YOUR GOAL :: Copy exactly the lines from the one containing "upper_shell();" to the one containing "obj.matrix_world = world", both lines included, and nothing else.

DATA SECTION ::
#####

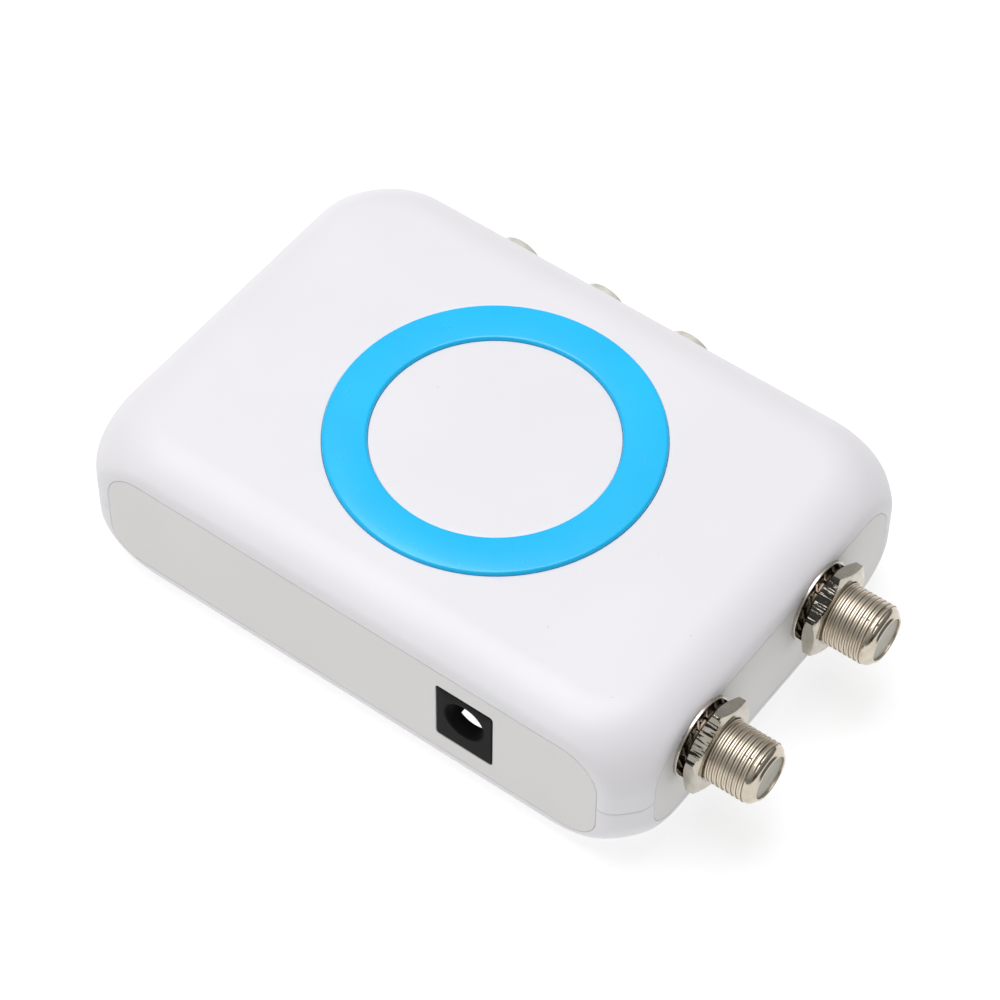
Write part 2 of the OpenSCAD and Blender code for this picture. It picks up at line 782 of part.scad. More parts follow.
// Hexagon nut with its corners turned down on both faces
module hex_nuts() {
    corner = nut_across_flats / cos(30) / 2;
    face = nut_face_share * nut_across_flats / 2;
    ridge = face + nut_thickness / 2 / tan(nut_chamfer_angle);
    color("silver") on_feet() for (k = [0, 1])
        translate([nut_back, aerial_places[k], aerial_height]) along_x() difference() {
            intersection() {
                rotate([0, 0, nut_turns[k]]) cylinder(r = corner, h = nut_thickness, $fn = 6);
                rotate_extrude() polygon([[0, 0], [face, 0], [ridge, nut_thickness / 2],
                    [face, nut_thickness], [0, nut_thickness]]);
            }
            translate([0, 0, -over]) cylinder(d = thread_core_diameter, h = nut_thickness + 2 * over);
        }
}

// Power socket
module power_socket_body() {
    color("dimgray") on_feet() difference() {
        translate([jack_place - jack_width / 2, jack_face, board_top])
            cube([jack_width, jack_depth, jack_height]);
        translate([jack_place, jack_face - over, jack_axis]) along_y()
            cylinder(d = jack_bore, h = jack_bore_depth + over);
        translate([jack_place, jack_face, jack_axis]) along_y()
            cylinder(d = jack_pin_diameter, h = jack_depth + over);
        translate([jack_place - jack_width / 2 - over, jack_face + jack_front_depth,
            jack_axis + jack_bore / 2 + jack_tail_drop])
            cube([jack_width + 2 * over, jack_depth, jack_height]);
        spring_room();
    }
}

// Room under the plug hole for the spring contact and its terminal
module spring_room() {
    translate([jack_place - spring_width / 2, jack_face + jack_front_depth, spring_low])
        cube([spring_width, spring_length, spring_sheet + jack_bore / 4]);
    translate([jack_place - spring_width / 2, jack_face + jack_front_depth + spring_length - spring_sheet,
        board_top - over]) cube([spring_width, spring_sheet, spring_low - board_top + 2 * over]);
}

module power_socket_pin() {
    tip = jack_pin_diameter / 2;
    color("silver") on_feet() translate([jack_place, jack_face, jack_axis]) along_y() {
        translate([0, 0, jack_pin_recess + tip])
            cylinder(d = jack_pin_diameter, h = jack_depth - jack_pin_recess - tip);
        translate([0, 0, jack_pin_recess + tip]) sphere(d = jack_pin_diameter);
        translate([-terminal_width / 2, 0, jack_depth])
            cube([terminal_width, jack_axis - board_top, terminal_sheet]);
        translate([0, 0, jack_depth]) cylinder(d = jack_pin_diameter, h = terminal_sheet);
    }
}

// Flat spring that touches the outside of the plug, with its terminal bent down to the board
module power_socket_spring() {
    color("goldenrod") on_feet() {
        translate([jack_place - spring_width / 2, jack_face + jack_front_depth, spring_low])
            cube([spring_width, spring_length, spring_sheet]);
        translate([jack_place - spring_width / 2, jack_face + jack_front_depth + spring_length - spring_sheet,
            board_top]) cube([spring_width, spring_sheet, spring_low + spring_sheet - board_top]);
    }
}

// Phono sockets
module at_phono(x) {
    translate([x, 0, phono_height]) along_y() children();
}

module phono_block() {
    left = phono_places[0] - phono_block_end;
    right = phono_places[2] + phono_block_end;
    color("dimgray") on_feet() difference() {
        translate([left, phono_back, board_top])
            cube([right - left, phono_block_depth, phono_block_height]);
        for (x = phono_places) at_phono(x) {
            translate([0, 0, sleeve_root]) cylinder(d = collar_diameter, h = phono_bore_depth + over);
            translate([0, 0, phono_back - over])
                cylinder(d = phono_pin_bore + 2 * phono_contact_wall, h = phono_block_depth + 2 * over);
        }
        for (x = [phono_places[0], phono_places[1]])
            translate([x + phono_spacing / 2 - block_edge, phono_front - block_notch_depth, board_top - over])
                cube([2 * block_edge, block_notch_depth + over, block_notch_height + over]);
    }
}

// Sleeve with a collar at its root
module phono_sleeves() {
    bore = sleeve_diameter / 2 - sleeve_wall;
    chamfer = sleeve_wall / 2;
    color("gainsboro") on_feet() for (x = phono_places) at_phono(x) rotate_extrude()
        polygon([[bore, sleeve_root], [collar_diameter / 2, sleeve_root], [collar_diameter / 2, side_plane],
            [sleeve_diameter / 2, side_plane], [sleeve_diameter / 2, sleeve_tip - chamfer],
            [sleeve_diameter / 2 - chamfer, sleeve_tip], [bore, sleeve_tip]]);
}

module phono_insulator(k) {
    contact = phono_pin_bore + 2 * phono_contact_wall;
    on_feet() at_phono(phono_places[k])
        tube(sleeve_diameter - 2 * sleeve_wall, contact, sleeve_root, sleeve_tip - insulator_recess);
}

module phono_insulator_yellow() {
    color("gold") phono_insulator(0);
}

module phono_insulator_white() {
    color("white") phono_insulator(1);
}

module phono_insulator_red() {
    color("crimson") phono_insulator(2);
}

module phono_contacts() {
    contact = phono_pin_bore + 2 * phono_contact_wall;
    color("goldenrod") on_feet() for (x = phono_places) {
        at_phono(x) {
            tube(contact, phono_pin_bore, phono_back, sleeve_tip - insulator_recess - contact_recess);
            tube(contact, 0, phono_back - phono_contact_wall, phono_back);
        }
        translate([x - phono_contact_wall, phono_back - 2 * phono_contact_wall, board_top])
            cube([2 * phono_contact_wall, phono_contact_wall, phono_height - board_top]);
    }
}

// Channel switch
module channel_switch_case() {
    color("silver") on_feet() difference() {
        translate([switch_place - switch_width / 2, switch_face - switch_depth, board_top])
            cube([switch_width, switch_depth, switch_height]);
        translate([switch_place - switch_width / 2 + switch_wall,
            switch_face - slider_block_depth - 2 * knob_gap, board_top + switch_wall])
            cube([switch_width - 2 * switch_wall, switch_depth, switch_height - 2 * switch_wall]);
    }
}

// Actuator at the left end of its travel, seen from above
module channel_switch_slider() {
    middle = switch_place - switch_travel / 2;
    reach = panel_back + knob_reach;
    color("black") on_feet() {
        translate([middle - slider_block_width / 2, switch_face - slider_block_depth - knob_gap,
            switch_axis - slider_block_height / 2])
            cube([slider_block_width, slider_block_depth, slider_block_height]);
        difference() {
            translate([middle - knob_width / 2, switch_face - 2 * knob_gap, switch_axis - knob_height / 2])
                cube([knob_width, 2 * knob_gap + reach, knob_height]);
            for (k = [1:knob_groove_count]) {
                groove_middle = middle - knob_width / 2 + k * knob_width / (knob_groove_count + 1);
                translate([groove_middle - knob_groove_width / 2,
                    switch_face + reach - knob_groove_depth, switch_axis - knob_height])
                    cube([knob_groove_width, over, 2 * knob_height]);
            }
        }
    }
}

// Screening can with its lid
module screening_can() {
    depth = can_rear_end - can_front_end;
    color("silver") on_feet() difference() {
        translate([can_back, can_front_end, board_top]) cube([can_length, depth, can_height]);
        translate([can_back + can_sheet, can_front_end + can_sheet, board_top - over])
            cube([can_length - 2 * can_sheet, depth - 2 * can_sheet, can_height + 2 * over]);
        at_aerials() translate([0, 0, can_face - over]) cylinder(d = thread_core_diameter, h = 2 * over);
    }
}

module screening_can_lid() {
    depth = can_rear_end - can_front_end;
    color("silver") on_feet() difference() {
        translate([can_back - can_sheet, can_front_end - can_sheet, can_top - lid_rim])
            cube([can_length + can_sheet, depth + 2 * can_sheet, lid_rim + can_sheet]);
        translate([can_back, can_front_end, can_top - lid_rim - over])
            cube([can_length + over, depth, lid_rim + over]);
    }
}

// Parts on the board, each place a share of the board's half length and half depth
radio_chip_share = 0.72;
coil_shares = [0.66, 0.79];
crystal_share = [0.42, -0.05];
sound_chip_share = [-0.12, -0.1];
capacitor_shares = [[-0.62, -0.62], [-0.38, -0.62], [-0.62, 0.1]];
regulator_share = [-0.05, -0.62];
choke_share = [0.2, 0.1];

chip_length = 10;
chip_width = 4;
chip_height = 1.6;
chip_lift = 0.2;
chip_leg_count = 7;
leg_width = 0.45;
leg_reach = 1;
leg_sheet = 0.2;
capacitor_diameters = [8, 6.3, 5];
capacitor_heights = [11.5, 11, 11];
capacitor_groove = 0.35;
capacitor_groove_height = 1.8;
crystal_length = 10.2;
crystal_width = 3.6;
crystal_height = 3.4;
crystal_rim = 0.45;
coil_base = 5;
coil_space = 0.5;
coil_height = 7;
coil_screw = 2.6;
coil_screw_depth = 1;
regulator_width = 6.5;
regulator_depth = 3.5;
regulator_height = 1.7;
regulator_tab = 3;
regulator_tab_reach = 1.8;
choke_outer = 9;
choke_inner = 4.4;
choke_thickness = 4;

function board_place(share) = [share[0] * end_plane, share[1] * side_plane, board_top];

// The radio chip lies midway between the aerial sockets, with the coils beside its rear end
radio_chip_y = (aerial_places[0] + aerial_places[1]) / 2;
coil_y = radio_chip_y + (chip_length + coil_base) / 2 + coil_space;

module chip(length, width, height, leg_count) {
    translate([-length / 2, -width / 2, chip_lift]) cube([length, width, height]);
    for (s = [-1, 1], k = [0:leg_count - 1]) {
        leg_middle = (k - (leg_count - 1) / 2) * length / leg_count;
        translate([leg_middle - leg_width / 2, s * (width + leg_reach) / 2 - leg_reach / 2, 0])
            cube([leg_width, leg_reach, chip_lift + height / 2]);
    }
}

module radio_chip() {
    color("dimgray") on_feet() translate([radio_chip_share * end_plane, radio_chip_y, board_top])
        rotate([0, 0, 90]) chip(chip_length, chip_width, chip_height, chip_leg_count);
}

module sound_chip() {
    color("dimgray") on_feet() translate(board_place(sound_chip_share))
        chip(chip_length, chip_width, chip_height, chip_leg_count);
}

module tuning_coils() {
    color("silver") on_feet() for (s = coil_shares)
        translate([s * end_plane, coil_y, board_top]) difference() {
            translate([-coil_base / 2, -coil_base / 2, 0]) cube([coil_base, coil_base, coil_height]);
            translate([0, 0, coil_height - coil_screw_depth])
                cylinder(d = coil_screw, h = coil_screw_depth + over);
        }
}

// Crystal in a flat can with round ends and a welded rim
module crystal() {
    color("silver") on_feet() translate(board_place(crystal_share)) {
        linear_extrude(crystal_height) crystal_outline(0);
        linear_extrude(crystal_rim) crystal_outline(crystal_rim);
    }
}

module crystal_outline(grow) {
    half = (crystal_length - crystal_width) / 2;
    for (s = [-1, 1]) translate([s * half, 0]) circle(d = crystal_width + 2 * grow);
    translate([-half, -crystal_width / 2 - grow]) square([2 * half, crystal_width + 2 * grow]);
}

// Electrolytic capacitors with the groove that grips their seal
module capacitors() {
    color("navy") on_feet() for (k = [0:len(capacitor_shares) - 1])
        translate(board_place(capacitor_shares[k])) difference() {
            cylinder(d = capacitor_diameters[k], h = capacitor_heights[k]);
            translate([0, 0, capacitor_groove_height]) rotate_extrude()
                translate([capacitor_diameters[k] / 2, 0]) circle(r = capacitor_groove);
        }
}

module voltage_regulator() {
    color("dimgray") on_feet() translate(board_place(regulator_share)) {
        translate([-regulator_width / 2, -regulator_depth / 2, 0])
            cube([regulator_width, regulator_depth, regulator_height]);
        translate([-regulator_tab / 2, regulator_depth / 2, 0])
            cube([regulator_tab, regulator_tab_reach, leg_sheet]);
        for (k = [-1:1])
            translate([k * regulator_tab - leg_width, -regulator_depth / 2 - regulator_tab_reach, 0])
                cube([2 * leg_width, regulator_tab_reach, leg_sheet]);
    }
}

module choke() {
    color("darkgoldenrod") on_feet() translate(board_place(choke_share))
        tube(choke_outer, choke_inner, 0, choke_thickness);
}

upper_shell();
lower_shell();
front_panel();
rear_panel();
right_panel();
left_panel();
accent_ring();
rubber_feet();
case_screws();
circuit_board();
board_screws();
aerial_bodies();
aerial_insulators();
aerial_contacts();
flat_washers();
lock_washers();
hex_nuts();
power_socket_body();
power_socket_pin();
power_socket_spring();
phono_block();
phono_sleeves();
phono_insulator_yellow();
phono_insulator_white();
phono_insulator_red();
phono_contacts();
channel_switch_case();
channel_switch_slider();
screening_can();
screening_can_lid();
radio_chip();
tuning_coils();
crystal();
sound_chip();
capacitors();
voltage_regulator();
choke();
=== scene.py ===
"""Looks of the rf modulator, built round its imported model.

Until a piece is finished, lengths are in millimetres and heights are counted from the underside of the case.
"""
import math

import bmesh
import bpy
import numpy as np
from mathutils import Matrix, Vector


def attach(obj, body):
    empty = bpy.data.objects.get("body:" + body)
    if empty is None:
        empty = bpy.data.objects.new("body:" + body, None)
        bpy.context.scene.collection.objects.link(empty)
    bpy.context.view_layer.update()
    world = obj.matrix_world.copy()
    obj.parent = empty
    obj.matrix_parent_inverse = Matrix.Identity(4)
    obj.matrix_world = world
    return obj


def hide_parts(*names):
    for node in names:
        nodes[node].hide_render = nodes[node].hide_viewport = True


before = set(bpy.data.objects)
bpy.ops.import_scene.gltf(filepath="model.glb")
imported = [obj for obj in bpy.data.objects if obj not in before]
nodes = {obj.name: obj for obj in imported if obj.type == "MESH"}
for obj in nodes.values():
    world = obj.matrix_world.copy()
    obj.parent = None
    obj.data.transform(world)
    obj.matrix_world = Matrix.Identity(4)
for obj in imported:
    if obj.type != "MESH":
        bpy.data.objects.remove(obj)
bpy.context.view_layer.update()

MM = 0.001
FOOT_PROUD = 0.8

# Case: size of the rounded form, its radii in plan, at the top and at the bottom, its flats, seam and walls
BODY = (102.0, 74.6, 26.0)
CORNER, TOP_EDGE, LOW_EDGE = 16.0, 10.4, 9.5
END_PLANE, SIDE_PLANE = 48.5, 34.2
FLAT_EASE = 0.9
SEAM = 12.4
WALL, ROOF = 4.4, 2.3

# Panels: lengths, how far their planes cut into the rounded edges, corner radii, margin and depths
FRONT_PANEL, END_PANEL = 85.6, 56.8
SIDE_INSET, END_INSET = 3.1, 2.5
PANEL_TOP, PANEL_LOW = 6.0, 5.0
PANEL_MARGIN, PANEL_THICKNESS, RECESS_DEPTH = 1.5, 2.0, 2.4

# Places on the panels, the top and the underside
AERIAL_Y = (-18.225, 10.4214)
AERIAL_Z = 16.25
PHONO_X = (-23.868, -8.415, 7.038)
PHONO_Z = 13.0
JACK = (20.604, -SIDE_PLANE, 13.5)
SWITCH = (23.97, 9.8)
RING_OUTER, RING_INNER, RING_Y = 24.45, 18.0, 0.5
SCREWS = [(sx * 38.0, sy * 27.3) for sx in (-1, 1) for sy in (-1, 1)]
FEET = [(sx * 32.0, sy * 18.3) for sx in (-1, 1) for sy in (-1, 1)]

# Aerial sockets: the thread, and places along the axis
THREAD_PITCH, THREAD_ROOT, THREAD_CREST = 25.4 / 32, 4.5, 4.745
BARREL_START, BARREL_BORE = 41.3, 3.17
NOSE_START, FACE_PLACE, FACE_RADIUS = 57.4, 59.72, 3.29


# Camera, at the photograph's place: angles in degrees, its place from the middle of the case, and its lens

TURN, HEIGHT, ROLL = 36.16, 51.71, 0.63
DISTANCE, ASIDE, BELOW = 522.5, 1.056, 0.452
SENSOR, LENS = 36.0, 131.238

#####

EXERCISE SOLUTION ::
upper_shell();
lower_shell();
front_panel();
rear_panel();
right_panel();
left_panel();
accent_ring();
rubber_feet();
case_screws();
circuit_board();
board_screws();
aerial_bodies();
aerial_insulators();
aerial_contacts();
flat_washers();
lock_washers();
hex_nuts();
power_socket_body();
power_socket_pin();
power_socket_spring();
phono_block();
phono_sleeves();
phono_insulator_yellow();
phono_insulator_white();
phono_insulator_red();
phono_contacts();
channel_switch_case();
channel_switch_slider();
screening_can();
screening_can_lid();
radio_chip();
tuning_coils();
crystal();
sound_chip();
capacitors();
voltage_regulator();
choke();
=== scene.py ===
"""Looks of the rf modulator, built round its imported model.

Until a piece is finished, lengths are in millimetres and heights are counted from the underside of the case.
"""
import math

import bmesh
import bpy
import numpy as np
from mathutils import Matrix, Vector


def attach(obj, body):
    empty = bpy.data.objects.get("body:" + body)
    if empty is None:
        empty = bpy.data.objects.new("body:" + body, None)
        bpy.context.scene.collection.objects.link(empty)
    bpy.context.view_layer.update()
    world = obj.matrix_world.copy()
    obj.parent = empty
    obj.matrix_parent_inverse = Matrix.Identity(4)
    obj.matrix_world = world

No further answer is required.